[Data block]
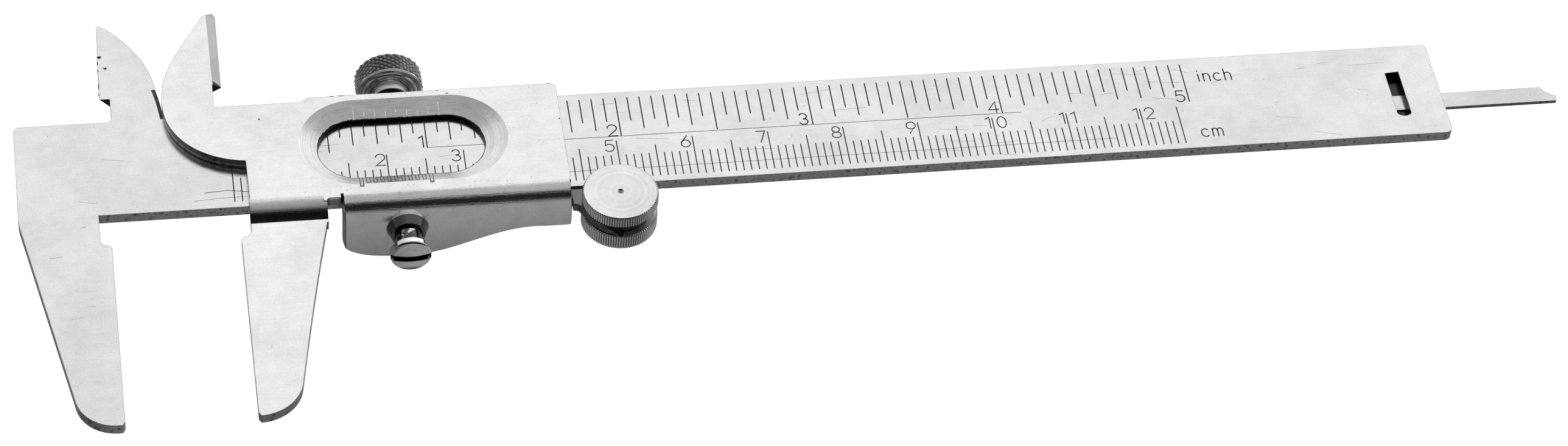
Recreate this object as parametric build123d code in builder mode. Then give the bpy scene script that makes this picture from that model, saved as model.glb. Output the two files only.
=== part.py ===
from build123d import *
import os

os.makedirs("parts", exist_ok=True)

# Vernier caliper, both scales, 125 mm / 5 in, shown 16.3 mm open.
# Frame: X = 0 is the fixed outside jaw's measuring face, +X runs out along the beam.
# Y = 0 is the beam's lower edge, +Y is toward the inside jaws.
# Z = 0 is the beam's front (scale) face, +Z is out of it. Millimetres.

# ---- opening shown ----
reading = 16.3

# ---- beam ----
beam_left = -11.55
beam_right = 177.25
beam_w = 16.33
beam_t = 1.5
jaw_tip_y = -35.15
inside_tip_y = 34.0
neck_x = 1.1
knife_y = 20.5
knife_w = 1.35
knife_slope = (beam_t + 0.03) / (knife_w + 0.05)
jaw_relief = 1.42
jaw_relief_y = -4.2
relief_end_y = -5.7
edge_r = 1.0
end_slot_x = 171.45
end_slot_low = 3.45
end_slot_high = 11.6
end_slot_w = 1.9
end_slot_t = 1.2

# ---- depth rod and its groove in the beam's back ----
rod_y = 6.75
rod_w = 2.6
rod_t = 0.5
groove_w = 2.75
groove_t = 0.6
groove_start = 5.0
rod_start = reading + 9.0
rod_end = beam_right + reading - 0.35
rivet_x = (reading + 11.0, reading + 16.0)
rivet_r = 0.6

# ---- slider sheet ----
sheet_t = 1.4
face_gap = 0.05
front_z = face_gap + sheet_t
fold_y = -0.1
fold_r = 3.0
joggle_r = 3.9
joggle_in_r = joggle_r - sheet_t
joggle_drop = sheet_t
joggle_y = fold_y - (joggle_r**2 - (joggle_r - joggle_drop) ** 2) ** 0.5
joggle_in_y = fold_y - (joggle_in_r**2 - (joggle_in_r - joggle_drop) ** 2) ** 0.5
joggle_end_y = -3.6
flange_y = fold_y - fold_r
sheet_left = reading + 1.5
sheet_right = reading + 42.75
sheet_top = 17.3
step_x = reading + 9.7
low_top = 16.55
jaw_root_left = reading + 1.37
jaw_root_right = reading + 11.25
notch_right = reading + 13.15
notch_y = -0.7
notch_r = 0.45
drawn_back = 0.48
drawn_back_right = 0.3
flange_bottom = -7.75
flange_step_z = -3.85
flange_step_x = reading + 39.3
flange_corner_r = 0.55
knife_left = reading - 1.84
knife_right = reading - 0.62

# ---- window in the slider ----
window_x = reading + 21.67
window_y = 8.28
bevel_x = reading + 21.98
bevel_y = 8.85
window_len = 21.74
window_h = 10.24
bevel_len = 27.16
bevel_h = 15.0
window_land = 0.6

# ---- slider back block ----
back_front_z = -(beam_t + 0.07)
back_t = 2.03
back_low_y = 2.0
rail_y = 16.75
rail_top = 17.8
lug_low_y = flange_y + sheet_t + 0.05

# ---- screws ----
screw_x = reading + 21.2
lock_z = -0.96
lock_r = 4.47
lock_len = 3.05
lock_under_y = 19.6
hub_r = 2.6
hub_y = 18.15
lock_shank_r = 1.0
guide_x = screw_x + 0.2
guide_z = back_front_z - back_t / 2
shoulder_r = 1.75
boss_lip_y = -4.35
boss_r = 2.95
boss_lip_r = 2.2
boss_play = 0.1
head_r = 2.65
head_back_y = -7.15
head_rim = 0.68
head_shoulder = 1.12
head_face_r = 2.05
head_len = 1.4
head_shoulder_r = 0.65
head_dome = head_len - head_shoulder
head_sphere = (head_face_r**2 + head_dome**2) / (2 * head_dome)
head_slot_w = 0.9
head_slot_t = 0.95
guide_stud_r = 0.7
guide_hole_r = guide_stud_r + 0.05
guide_stud_len = 4.8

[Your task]
Go through the listing above and restate it word for word.

[Exercise answer]
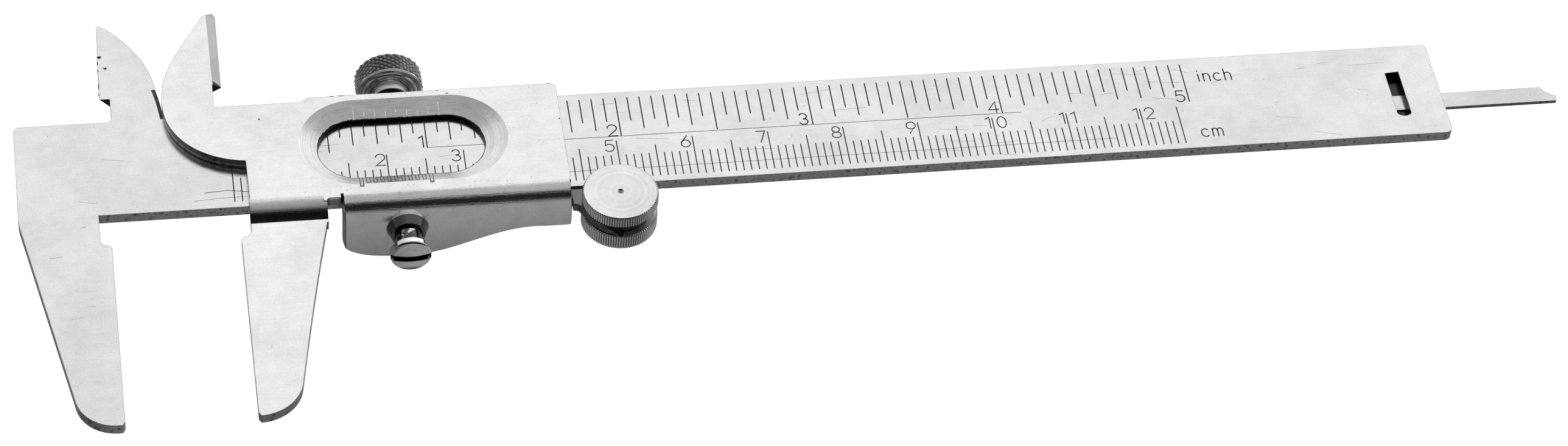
Recreate this object as parametric build123d code in builder mode. Then give the bpy scene script that makes this picture from that model, saved as model.glb. Output the two files only.
=== part.py ===
from build123d import *
import os

os.makedirs("parts", exist_ok=True)

# Vernier caliper, both scales, 125 mm / 5 in, shown 16.3 mm open.
# Frame: X = 0 is the fixed outside jaw's measuring face, +X runs out along the beam.
# Y = 0 is the beam's lower edge, +Y is toward the inside jaws.
# Z = 0 is the beam's front (scale) face, +Z is out of it. Millimetres.

# ---- opening shown ----
reading = 16.3

# ---- beam ----
beam_left = -11.55
beam_right = 177.25
beam_w = 16.33
beam_t = 1.5
jaw_tip_y = -35.15
inside_tip_y = 34.0
neck_x = 1.1
knife_y = 20.5
knife_w = 1.35
knife_slope = (beam_t + 0.03) / (knife_w + 0.05)
jaw_relief = 1.42
jaw_relief_y = -4.2
relief_end_y = -5.7
edge_r = 1.0
end_slot_x = 171.45
end_slot_low = 3.45
end_slot_high = 11.6
end_slot_w = 1.9
end_slot_t = 1.2

# ---- depth rod and its groove in the beam's back ----
rod_y = 6.75
rod_w = 2.6
rod_t = 0.5
groove_w = 2.75
groove_t = 0.6
groove_start = 5.0
rod_start = reading + 9.0
rod_end = beam_right + reading - 0.35
rivet_x = (reading + 11.0, reading + 16.0)
rivet_r = 0.6

# ---- slider sheet ----
sheet_t = 1.4
face_gap = 0.05
front_z = face_gap + sheet_t
fold_y = -0.1
fold_r = 3.0
joggle_r = 3.9
joggle_in_r = joggle_r - sheet_t
joggle_drop = sheet_t
joggle_y = fold_y - (joggle_r**2 - (joggle_r - joggle_drop) ** 2) ** 0.5
joggle_in_y = fold_y - (joggle_in_r**2 - (joggle_in_r - joggle_drop) ** 2) ** 0.5
joggle_end_y = -3.6
flange_y = fold_y - fold_r
sheet_left = reading + 1.5
sheet_right = reading + 42.75
sheet_top = 17.3
step_x = reading + 9.7
low_top = 16.55
jaw_root_left = reading + 1.37
jaw_root_right = reading + 11.25
notch_right = reading + 13.15
notch_y = -0.7
notch_r = 0.45
drawn_back = 0.48
drawn_back_right = 0.3
flange_bottom = -7.75
flange_step_z = -3.85
flange_step_x = reading + 39.3
flange_corner_r = 0.55
knife_left = reading - 1.84
knife_right = reading - 0.62

# ---- window in the slider ----
window_x = reading + 21.67
window_y = 8.28
bevel_x = reading + 21.98
bevel_y = 8.85
window_len = 21.74
window_h = 10.24
bevel_len = 27.16
bevel_h = 15.0
window_land = 0.6

# ---- slider back block ----
back_front_z = -(beam_t + 0.07)
back_t = 2.03
back_low_y = 2.0
rail_y = 16.75
rail_top = 17.8
lug_low_y = flange_y + sheet_t + 0.05

# ---- screws ----
screw_x = reading + 21.2
lock_z = -0.96
lock_r = 4.47
lock_len = 3.05
lock_under_y = 19.6
hub_r = 2.6
hub_y = 18.15
lock_shank_r = 1.0
guide_x = screw_x + 0.2
guide_z = back_front_z - back_t / 2
shoulder_r = 1.75
boss_lip_y = -4.35
boss_r = 2.95
boss_lip_r = 2.2
boss_play = 0.1
head_r = 2.65
head_back_y = -7.15
head_rim = 0.68
head_shoulder = 1.12
head_face_r = 2.05
head_len = 1.4
head_shoulder_r = 0.65
head_dome = head_len - head_shoulder
head_sphere = (head_face_r**2 + head_dome**2) / (2 * head_dome)
head_slot_w = 0.9
head_slot_t = 0.95
guide_stud_r = 0.7
guide_hole_r = guide_stud_r + 0.05
guide_stud_len = 4.8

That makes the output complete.